PLN Pastikan Kontrak Jual Beli Listrik dari PLTU 1,3 GW Batal
PT Perusahaan Listrik Negara atau PLN membatalkan kontrak perjanjian pembelian tenaga listrik atau power purchase agreement (PPA) dengan pembangkit listrik milik swasta sebesar 1,3 gigawatt (GW).
Pembekuan komitmen tersebut diyakini dapat mengurangi emisi gas rumah kaca lebih dari 150 juta ton karbon dioksida (CO2) selama 25 tahun.
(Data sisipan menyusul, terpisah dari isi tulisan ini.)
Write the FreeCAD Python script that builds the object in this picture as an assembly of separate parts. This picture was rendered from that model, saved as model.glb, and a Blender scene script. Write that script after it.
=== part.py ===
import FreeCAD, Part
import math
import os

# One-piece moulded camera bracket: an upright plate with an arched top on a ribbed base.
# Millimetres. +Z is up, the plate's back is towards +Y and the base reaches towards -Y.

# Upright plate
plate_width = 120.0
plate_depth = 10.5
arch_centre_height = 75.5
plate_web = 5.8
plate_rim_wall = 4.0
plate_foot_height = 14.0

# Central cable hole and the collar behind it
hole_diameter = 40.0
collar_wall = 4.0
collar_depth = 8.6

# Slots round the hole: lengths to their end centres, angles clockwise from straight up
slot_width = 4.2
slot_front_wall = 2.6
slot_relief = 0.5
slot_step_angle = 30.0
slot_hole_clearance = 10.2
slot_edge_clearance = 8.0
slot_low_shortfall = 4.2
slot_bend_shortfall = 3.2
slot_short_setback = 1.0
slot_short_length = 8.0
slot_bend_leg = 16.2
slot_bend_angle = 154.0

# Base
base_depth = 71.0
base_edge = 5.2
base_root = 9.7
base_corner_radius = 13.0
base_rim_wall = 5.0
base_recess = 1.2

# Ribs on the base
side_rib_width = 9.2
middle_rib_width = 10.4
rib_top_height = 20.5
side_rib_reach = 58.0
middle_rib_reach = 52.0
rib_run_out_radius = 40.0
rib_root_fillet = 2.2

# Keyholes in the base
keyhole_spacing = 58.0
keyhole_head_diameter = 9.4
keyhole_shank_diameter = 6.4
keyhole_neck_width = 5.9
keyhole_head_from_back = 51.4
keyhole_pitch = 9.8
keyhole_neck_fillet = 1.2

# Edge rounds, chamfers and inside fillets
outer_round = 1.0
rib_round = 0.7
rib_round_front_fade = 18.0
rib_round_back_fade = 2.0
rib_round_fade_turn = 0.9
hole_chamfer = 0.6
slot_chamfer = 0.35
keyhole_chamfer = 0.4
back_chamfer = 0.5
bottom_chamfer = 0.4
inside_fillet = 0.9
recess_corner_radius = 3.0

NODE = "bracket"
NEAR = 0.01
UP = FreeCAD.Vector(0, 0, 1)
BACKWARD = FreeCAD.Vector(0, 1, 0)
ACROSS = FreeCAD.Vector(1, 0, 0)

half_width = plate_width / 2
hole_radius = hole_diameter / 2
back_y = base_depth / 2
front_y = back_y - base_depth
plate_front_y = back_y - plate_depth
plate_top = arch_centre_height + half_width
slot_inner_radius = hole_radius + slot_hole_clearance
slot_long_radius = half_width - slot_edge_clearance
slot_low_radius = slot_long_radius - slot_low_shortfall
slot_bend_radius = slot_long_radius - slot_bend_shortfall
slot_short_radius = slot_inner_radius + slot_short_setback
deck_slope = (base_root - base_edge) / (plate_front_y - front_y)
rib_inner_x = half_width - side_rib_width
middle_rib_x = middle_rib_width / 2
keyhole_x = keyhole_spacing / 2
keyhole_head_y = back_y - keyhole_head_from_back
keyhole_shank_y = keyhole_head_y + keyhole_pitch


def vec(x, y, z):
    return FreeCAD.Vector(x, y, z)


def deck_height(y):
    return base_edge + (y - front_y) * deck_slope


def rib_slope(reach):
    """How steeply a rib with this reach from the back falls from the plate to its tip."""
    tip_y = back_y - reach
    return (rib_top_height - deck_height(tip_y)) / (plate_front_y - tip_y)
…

Direktur Utama PLN Darmawan Prasodjo mengatakan pembatalan kontrak PPA tersebut bersamaan dengan pembatalan sejumlah proyek pembangunan pembangkit listrik tenaga uap (PLTU) batu bara dengan kapasitas total 13,3 GW.
Dia mengklaim langkah ini membuat perseroan mampu menekan emisi gas rumah kaca sekitar 1,8 miliar ton CO2 selama 25 tahun.
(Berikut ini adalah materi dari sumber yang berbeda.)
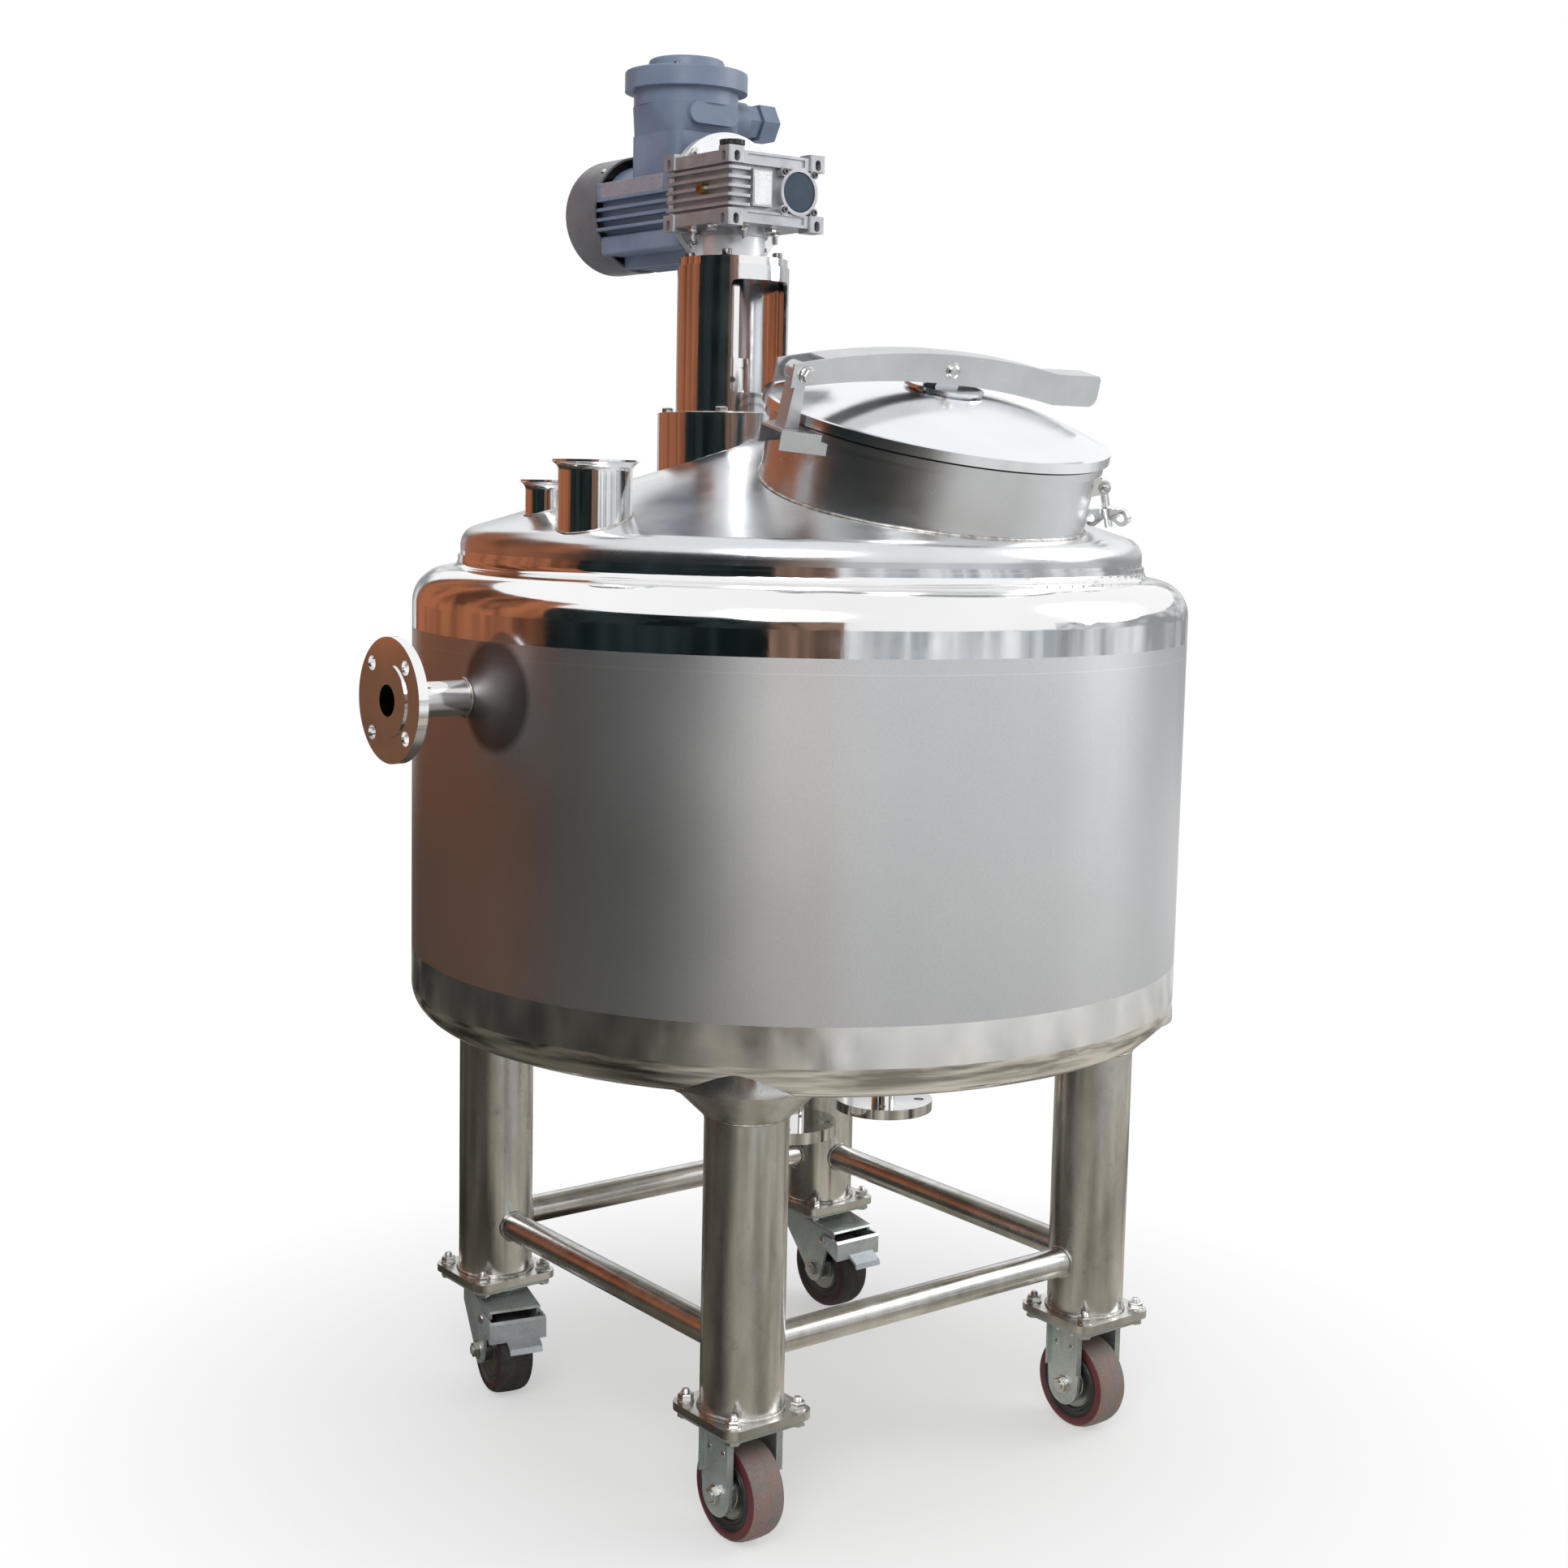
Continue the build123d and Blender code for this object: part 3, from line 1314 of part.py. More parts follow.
# Files, one for each piece
pieces = [
    jacket_wall,
    jacket_bottom,
    jacket_shoulder,
    vessel_wall,
    vessel_bottom,
    vessel_roof,
    jacket_inlet,
    bottom_outlet,
    jacket_drain,
    agitator_collar,
    agitator_stand,
    stand_head,
    drive_spacer,
    gearbox_housing,
    worm_cap,
    gearbox_breather,
    oil_plug,
    motor_flange,
    motor_body,
    fan_cowl,
    terminal_box,
    terminal_lid,
    cable_gland,
    agitator_shaft,
    shaft_coupling,
    impeller,
    manway_neck,
    lid_gasket,
    manway_lid,
    lid_lever,
    hinge_bracket,
    hinge_post,
] + list(bolts.values())
pieces += list(legs.values()) + list(rails.values()) + list(ferrules.values()) + list(casters.values())
for piece in pieces:
    export_step(piece.part, f"parts/{piece.part.label}.step")
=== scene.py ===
"""Looks of the mobile jacketed mixing tank: materials, fasteners, welds and studio. Metres."""

import json
import math
from random import Random

import bmesh
import bpy
from mathutils import Matrix, Vector
from mathutils.bvhtree import BVHTree

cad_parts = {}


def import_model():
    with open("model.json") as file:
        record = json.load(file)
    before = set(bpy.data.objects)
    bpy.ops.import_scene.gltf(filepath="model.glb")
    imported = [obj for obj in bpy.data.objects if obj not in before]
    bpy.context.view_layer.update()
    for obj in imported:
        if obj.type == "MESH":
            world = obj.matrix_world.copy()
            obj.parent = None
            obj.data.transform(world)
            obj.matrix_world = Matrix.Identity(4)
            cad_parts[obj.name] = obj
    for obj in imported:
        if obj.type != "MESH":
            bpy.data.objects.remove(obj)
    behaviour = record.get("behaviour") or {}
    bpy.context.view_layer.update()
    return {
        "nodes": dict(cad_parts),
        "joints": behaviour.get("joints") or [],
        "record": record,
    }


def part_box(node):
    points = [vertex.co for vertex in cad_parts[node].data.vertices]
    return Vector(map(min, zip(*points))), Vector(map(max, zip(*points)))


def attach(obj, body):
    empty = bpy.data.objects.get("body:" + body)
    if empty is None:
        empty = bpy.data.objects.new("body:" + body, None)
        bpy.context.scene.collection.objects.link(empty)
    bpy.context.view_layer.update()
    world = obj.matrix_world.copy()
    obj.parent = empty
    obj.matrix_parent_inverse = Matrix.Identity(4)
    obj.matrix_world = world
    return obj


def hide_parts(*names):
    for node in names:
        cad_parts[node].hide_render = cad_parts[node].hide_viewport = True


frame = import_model()
scene = bpy.context.scene
scene.view_settings.view_transform = "Standard"
nodes = frame["nodes"]

# Camera of the photograph: metres, degrees, and shares of the frame
CAMERA_PLACE = (-1.8411, -2.3450, 1.2641)
CAMERA_AZIMUTH = -37.46
CAMERA_ELEVATION = 6.61
CAMERA_ROLL = 1.15
CAMERA_LENS = 51.31
CAMERA_SHIFT = (0.0088, -0.0260)

# Studio
SKY_LIGHT = 0.55  # light of the open sky on the object; the lamps add the rest
FRONT = math.atan2(CAMERA_PLACE[1], CAMERA_PLACE[0])  # direction from the tank to the camera
WALL = 7.0  # distance of the cards that the steel mirrors
GROUND_LIFT = 0.002  # height of the mirrored ground over the floor
FLOOR_RADIUS = 6.0
FLOOR_FADE = (0.35, 1.05)  # distances between which the floor gives way to the background
FLOOR_CLEAR = 0.42  # how clear the floor is under the object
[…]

"Tiga tahun lalu, ada 1,3 GW PLTU batu bara yang sudah berkontrak dengan PLN dan berhasil dibatalkan," kata Darmawan di agenda Nusantara Power Connect di Jakarta Convention Center (JCC) pada Senin (11/9).
PT PLN bersama Kementerian Energi dan Sumber Daya Mineral (ESDM) sepakat merancang revisi Rencana Usaha Penyediaan Tenaga Listrik atau RUPTL. Dokumen tersebut akan menjadi pedoman pemerintah dalam upaya pengadaan listrik hingga 2040 mendatang.
Pada kesempatan tersebut, Darmawan mengatakan pihaknya menyepakati klausul revisi RUPTL dengan (ESDM). Komitmen tersebut ditujukan untuk mempercepat transisi energi di dalam negeri sekaligus mengejar target emisi nol bersih atau net zero emissions (NZE) pada 2060.
Revisi RUPTL ini akan menggantikan RUPTL yang ada yang menjadi pedoman pengadaan listrik nasional mulai 2021-2030. Lebih lanjut, Darmawan mengatakan PLN dan Kementerian ESDM akan menambah porsi input setrum dari pembangkit listrik energi baru dan terbarukan (EBT) sebesar 60 gigawatt (GW) dalam revisi RUPLT tersebut.
Dari besaran kapasitas daya listrik 60 GW tersebut, PLN dan Kementerian ESDM menyatakan 75% produksi setrum domestik akan dihasilkan dari pembangkit EBT, sementara 25% berasal dari pembangkit listrik berbahan bakar gas. Selain itu, PLN juga bakal membangun 32 GW pembangkit EBT untuk menjadi beban listrik dasar atau baseload.
"Saat ini sedang ada diskusi perubahan RUPTL yang diperkirakan akan sampai pada 2040," kata Darmawan.
Perusahaan listrik pelat merah itu mencatat penambahan kapasitas EBT sebesar 159,35 megawatt (MW) dari pembangkit listrik energi terbarukan di 20 lokasi pada 2022. Penambahan kapasitas itu datang dari tambahan 87,07 MW dari oleh Pembangkit Listrik Tenaga Air (PLTA), 69,38 MW oleh Pembangkit Listrik Tenaga Panas Bumi (PLTP) dan 2,91 MW dari Pembangkit Listrik Tenaga Surya (PLTS).
Darmawan menyatakan kapasitas pembangkit EBT yang dikelola PLN bakal terus meningkat. Pada 2030, total kapasitas pembangkit listrik EBT ditargetkan mencapai 28,9 GW. Untuk mencapai target tersebut, PLN akan menambah kapasitas pembangkit EBT sebesar 20,9 GW sesuai RUPTL 2021-2030.
Pengembangan EBT sebesar 20,9 GW akan didominasi oleh pembangkit listrik tenaga air (PLTA), dengan total penambahan kapasitas terpasang mencapai 10,4 GW. Selain itu, pemasangan pembangkit listrik tenaga surya (PLTS) juga akan digenjot dengan total penambahan kapasitas terpasang 4,7 GW hingga 2030.